Istri dari pendeta di gereja itu meluangkan banyak waktunya untuk membimbingku. Setiap minggunya kami belajar Alkitab bersama-sama, dan dia juga sering meluangkan waktunya untuk mendengarkan curhatanku. Aku sangat mengucap syukur. Aku tidak tahu bagaimana membalas kebaikannya, jadi aku mulai memberikan persembahan persepuluhan ke gereja itu sebagai ungkapan terima kasihku kepada sang istri pendeta; aku tidak ingin apa yang sudah berikan untukku tidak dibalas apapun.

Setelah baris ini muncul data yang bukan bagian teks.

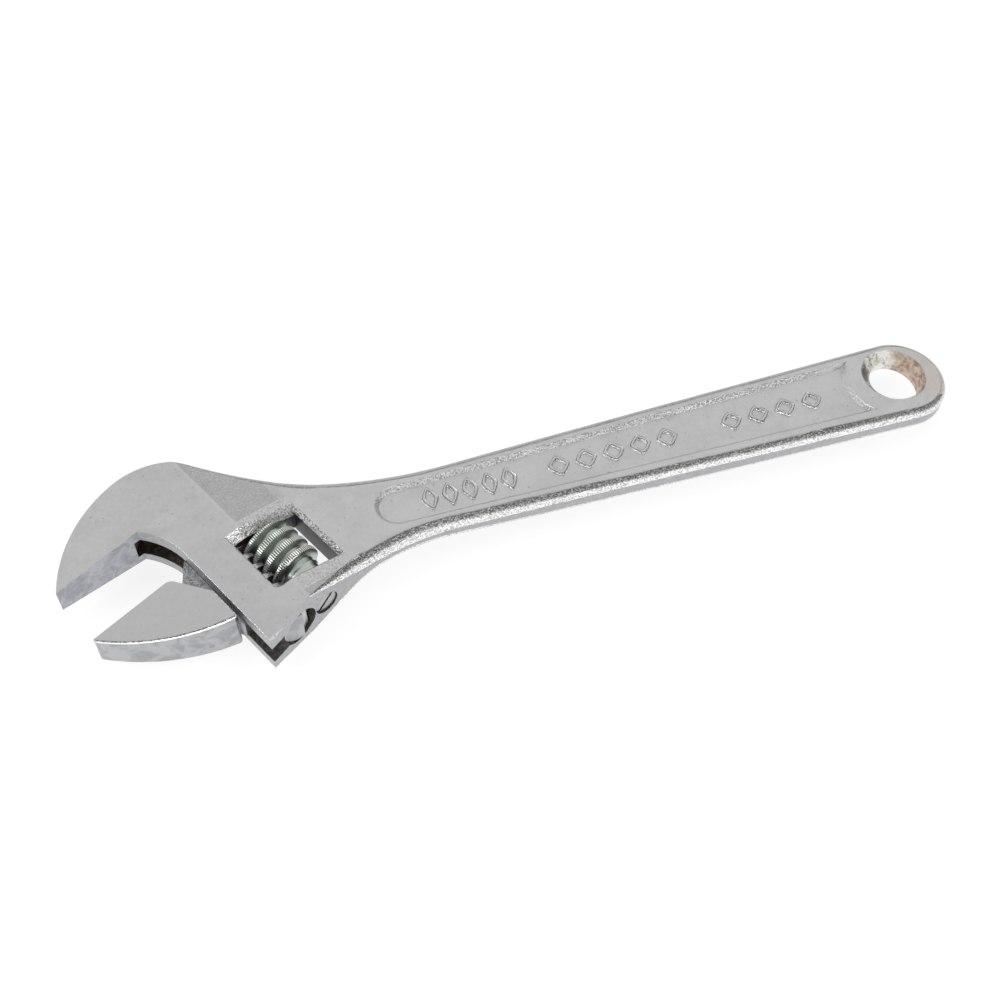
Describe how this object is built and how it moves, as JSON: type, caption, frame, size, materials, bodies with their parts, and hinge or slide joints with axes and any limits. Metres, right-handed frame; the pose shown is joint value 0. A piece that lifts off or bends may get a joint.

Alasan lain mengapa aku mulai memberi persepuluhan adalah karena gereja itu kecil, dan setiap uang dari persepuluhan maupun persembahan yang diberikan oleh anggota gereja sangatlah berarti. Aku ingat pada suatu bulan, pendeta kami mengumumkan kalau bulan itu gereja kami tidak mempunyai cukup uang untuk membayar sewa bulan itu. Meskipun aku tidak kaya dan tidak mendapat gaji yang tinggi, aku memutuskan untuk memprioritaskan persepuluhanku dibandingkan dengan prioritas keuanganku yang lain.

Beberapa waktu berselang, hubunganku dengan keluargaku pun pulih, dan aku mulai mendukung kebutuhan finansial keluargaku lagi. Namun, pengeluaran ini membuat keadaan keuanganku tertekan. Tapi, aku masih ingin terus memberikan persepuluhan sebagai wujud terima kasihku kepada istri pendeta yang telah menolongku selama masa-masa sulit, dan aku tidak ingin keuangan gereja kecil itu jadi terganggu.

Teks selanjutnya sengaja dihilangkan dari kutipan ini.